May 22: 1-3: The Technique of Comparison

(See this post for an explanation of what’s going on here.)

Jane:

“In the words of Betty Drevniok: ‘In haiku the SOMETHING and the SOMETHING ELSE are set down together in clearly stated images. Together they complete and fulfill each other as ONE PARTICULAR EVENT.’

“a spring nap

downstream cherry trees

in bud”

— Jane Reichhold, Haiku Techniques

Me:

yellow water lilies
on gray water
sun through the clouds

bouquet of tulips
messenger in
tie-dyed T-shirt

boys juggling
leaves set free
by the wind

Pushing Ahead: Haiku Technique

So I’ve reached the point in this project, inevitable whenever I start learning about something new, when I realize that I know. absolutely. nothing. about what I’m doing. Three weeks ago when I decided suddenly to start this blog, having previously only infrequently written haiku, or really any poetry (you begin to see the depth of my naivete here), I thought (if I thought anything, which I very much doubt), “Haiku! How charming they are! And short! So very short! I could write one of those every day!” Really, I just wanted something to blog about daily, and since I have the attention span of [insert annoying, buzzing insect of your choice here], a three-line poem seemed pretty much perfect for my purposes.

So I blithely started writing the damn things, rapidly became addicted to both seeing and writing in this new compressed way, and started sensing that there might be more to this charming little poetic form than I had suspected. And then, and only then, did I start reading other people’s haiku, and reading about the form, trying to figure out what it was really about.

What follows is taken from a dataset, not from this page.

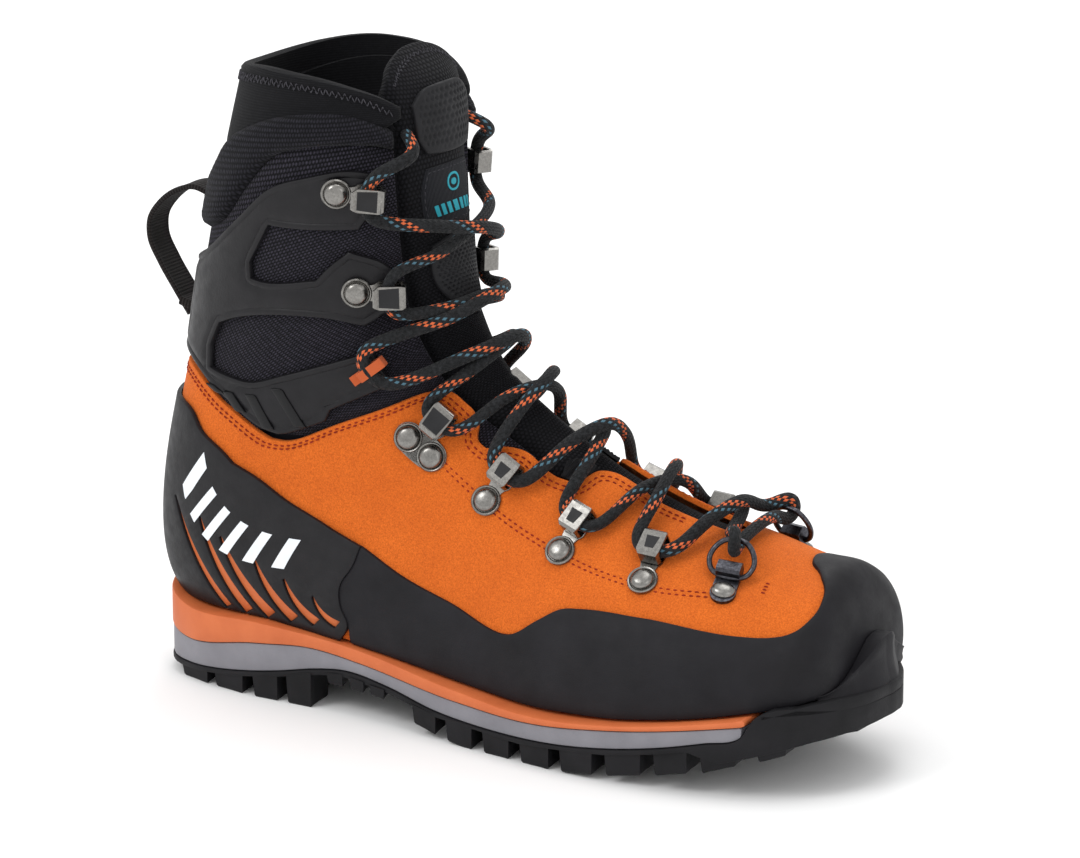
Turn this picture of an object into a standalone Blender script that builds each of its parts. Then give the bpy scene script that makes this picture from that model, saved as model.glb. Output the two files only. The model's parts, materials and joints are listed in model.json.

It didn’t seem too complicated at first. Sure, there were all those competing definitions, but really, they had a lot in common — the general idea being that haiku should express in a handful of syllables some brief but complete moment of passing enlightenment. I was totally down with that. I need more enlightenment anyway. I ran around looking for it and sat with my laptop for hours permutating (sometimes mutilating) words to try to express it. Those first efforts seemed pretty satisfying to me, sort of the way their first few drunken lurches on their own two feet seem pretty satisfying to babies. Haiku! Like walking! Nothing to it!

But just as babies are no longer content to wobble when they observe the rapid and graceful locomotion of their elders, the more I read the haiku of others, the humbler I became. Not just the classical greats, your Basho, your Issa: just scrolling through the latest issue of one of the modern haiku journals or visiting one of my favorite haiku blogs can leave me gaping: How do they do that? How do they contrive to crank the moon roof open and reveal the stars of a newly expanded universe with so few and such elegant motions? Sometimes I wonder if I’m actually writing in the same language as these people, or if they have discovered some kind of sleek, turbocharged English that can perform technical feats undreamt of by those of us who are still running version 1.0.

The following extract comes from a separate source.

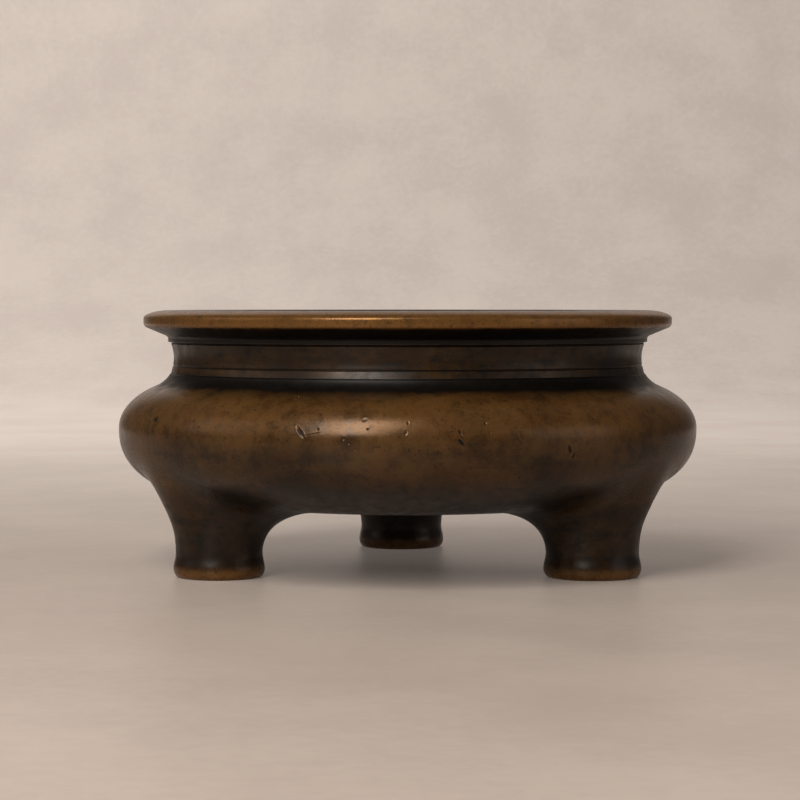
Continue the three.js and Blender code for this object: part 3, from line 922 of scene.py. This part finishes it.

Clearly I needed some kind of instruction, or inspiration, or possibly a reboot of my brain — was there some kind of drug that would do that, perhaps? Just as I was beginning to consider entering a Zen monastery or selling my soul to the ghost of William Carlos Williams, I discovered a great essay by Jane Reichhold that not only pretty much blew the top of my head off but gave me renewed hope that someday, perhaps around the time I undergo my third hip replacement, I will write a haiku that seems like it actually has something to offer the world.

In this essay, entitled “Haiku Techniques,” Jane, who is one of the great American haiku poets/guides/instructors of the last fifty years, and whose writing on the subject of haiku is almost without exception brave, exciting, enlightening, and reassuring in equal measure, describes the haiku scene of the seventies and eighties, when a lot of emphasis was placed on authenticity and not so much on literary skill:

“[T]here seemed a disinterest in others wanting to study these aspects which I call techniques. Perhaps this is because in the haiku scene there continues to be such a reverence for the haiku moment and such a dislike for what are called ‘desk haiku.’ The definition of a desk haiku is one written from an idea or from simply playing around with words. If you don’t experience an event with all your senses it is not valid haiku material. A ku from your mind was half-dead and unreal. An experienced writer could only smile at such naiveté, but the label of ‘desk haiku’ was the death-knell for a ku declared as such. This fear kept people new to the scene afraid to work with techniques or even the idea that techniques were needed when it came time to write down the elusive haiku moment.”

Jane then goes on to list and describe no less than 23 different techniques she has discovered for writing haiku, the names of some of which seem like they could themselves be lines in haiku — The Technique of Sense-Switching, The Technique of Mixing It Up, The Above As Below Technique. I advise you to go read about them now if you harbor any ambitions at all in the haiku-writing line yourself and have the slightest degree of dissatisfaction with your efforts to date.

I plan to try them all. Maybe one a day, or maybe not. This is a project ideally suited to a completist, perfectionist, basically uptight academician who likes to analyze things to death but who nevertheless harbors a secret desire to write the kind of poetry that makes people gasp and pant a little, hands to their heart, when they read it. I don’t mean that I think that just working my way through Jane’s techniques will enable me to attain that goal, I just mean that I think that this project is a way of declaring, to myself as much as anybody else, that the goal is worthy.